Albums 4.1.2 includes the following:
- The purple generic artwork is gone! Albums with missing art now show their names when in Artwork View, and use a less in-your-face image elsewhere in the app
- On the CarPlay Now Playing screen, tapping the album name now displays the artist’s other albums
- Slightly redesigned the CarPlay “Pin Album” and “Pin Collection” screens
- iPad users can now dismiss the album view with a two-finger trackpad swipe
- The Release Feed is now faster to update and more accurate finding artists with new releases
- Fixed an issue where the app would sometimes not play the next album in a queue.

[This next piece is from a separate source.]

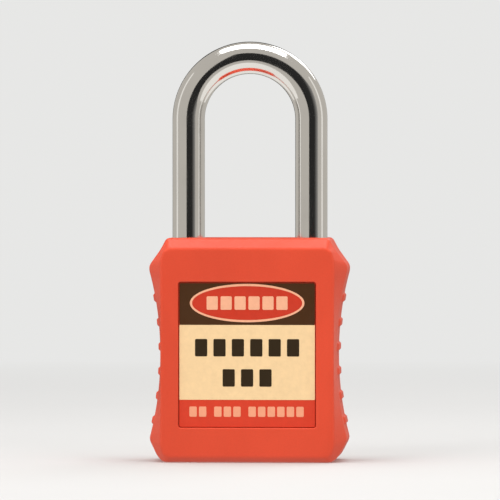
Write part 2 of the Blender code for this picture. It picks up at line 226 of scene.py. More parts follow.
class Mat:
    """Node material with short calls for the nodes used here."""

    def __init__(self, name, rough=0.5, metal=0.0, specular=0.5):
        self.mat = bpy.data.materials.new(name)
        self.mat.use_nodes = True
        self.tree = self.mat.node_tree
        self.bsdf = self.tree.nodes["Principled BSDF"]
        self.bsdf.inputs["Roughness"].default_value = rough
        self.bsdf.inputs["Metallic"].default_value = metal
        self.bsdf.inputs["Specular IOR Level"].default_value = specular
        coord = self.tree.nodes.new("ShaderNodeTexCoord")
        self.coord = coord.outputs["Object"]

    def link(self, a, b):
        self.tree.links.new(a, b)

    def noise(self, scale, detail=3.0, rough=0.5, stretch=None, distortion=0.0):
        n = self.tree.nodes.new("ShaderNodeTexNoise")
        n.inputs["Scale"].default_value = scale
        n.inputs["Detail"].default_value = detail
        n.inputs["Roughness"].default_value = rough
        n.inputs["Distortion"].default_value = distortion
        self.link(self.mapped(stretch), n.inputs["Vector"])
        return n.outputs["Fac"]

    def mapped(self, stretch):
        if stretch is None:
            return self.coord
        m = self.tree.nodes.new("ShaderNodeMapping")
        m.inputs["Scale"].default_value = stretch
        self.link(self.coord, m.inputs["Vector"])
        return m.outputs["Vector"]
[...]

- Fixed an issue on the CarPlay Now Playing screen where the Skip Album and Tracklist buttons sometimes loaded with the wrong light mode/dark mode color
- Fixed an issue where selecting a track from an Apple Music album might cause the app to crash
- Fixed an issue where the Release Feed could run twice in a row if you checked it first thing after opening the app
- Fixed an issue where the Release Feed might create duplicate “Released” items on a pre-added album’s release date
- The Quick Action widget now correctly updates when Quick Actions are created or the dock is rearranged
- Fixed a couple of issues with the Now Playing screen on iPad, including it sometimes growing to hilariously large sizes and the buttons along the bottom being below the swipe-up thingie.